The Nigerian government is happy too, one of their firms being a key partner of the state in a development launched last November to bring commercial oil production to northern Nigeria for the first time. This was a pet project of former President Muhammadu Buhari and new President Bola Tinubu also praised the initiative, saying the “discovery will provide a multiplicity of opportunity and great prosperity” for Africa’s largest crude producer.

That is a great cushion for the Gujarati family, living off nearly $2 billion worth of filched funds from Indian banks.

Now, as the Indian authorities started pushing for their extraction and prosecution, comes RBI’s bolt from the blue.

Evergreening

The basic idea of the RBI was possibly to avoid a policy that banks adopt with their borrowers, through which they keep restructuring huge loans, effectively keeping them evergreen. In finance parlance, this process has been called evergreening, something the RBI abhors.

Lately, RBI Governor Shaktikanta Das has indicated that evergreening is still going on, which is a clear indicator that the banking sector may be pretty hollow. The RBI hints at an unholy nexus between bankers and borrowers.
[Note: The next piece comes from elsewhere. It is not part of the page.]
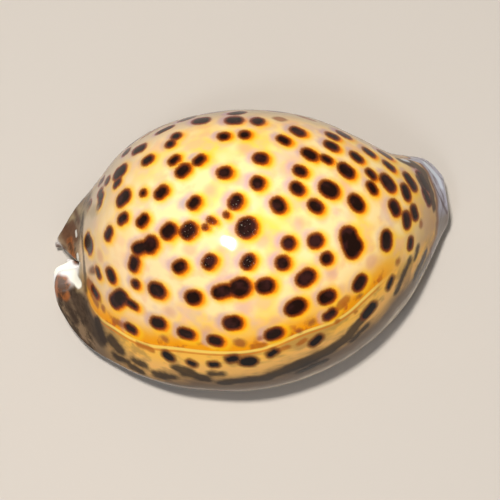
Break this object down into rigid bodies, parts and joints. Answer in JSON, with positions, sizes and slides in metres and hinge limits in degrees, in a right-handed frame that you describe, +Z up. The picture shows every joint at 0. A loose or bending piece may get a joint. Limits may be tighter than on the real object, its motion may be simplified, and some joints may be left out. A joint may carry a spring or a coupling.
{
  "type": "cowrie shell",
  "caption": "spotted tiger cowrie seashell, an egg-shaped glossy dome over a flat white base with a toothed slit, notched at both ends",
  "frame": {"origin": "on the floor it rests on, under the middle of the shell's box", "axes": "+X to the narrower front end, -Y to the outer-lip side, +Z up through the crown of the back"},
  "size_m": [0.0852, 0.0572, 0.0473],
  "materials": {
    "shell": "glossy"
  },
  "bodies": {
    "root": {"shell": "shell"}
  },
  "joints": []
}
The rest of the recovery procedures are stuck within the never-ending judicial process. There were complaints that banks were undertaking compromise settlements without even informing Debt Recovery Tribunals (DRTs). Specific such cases have been reported, exposing this unholy nexus.

The catch

Now that the bank-defaulter cat is out of the bag, the government wants a face-to-face settlement. But here is the catch. Think of a situation where the Sandesaras, who have simply walked away with nearly $2 billion from Indian PSU banks and have also taken Albanian citizenship (wanting a Nigerian ones as well), coming sheepishly back to Vadodara within the barrage of CBI charges, just to be able to avail the RBI’s “compromise formula.” An educated guess is that this isn’t happening.

So where does that leave the government-RBI compromise? In the realm of an eyewash-world, maybe? A lot can actually happen between now and the general elections of 2024. Wait and watch.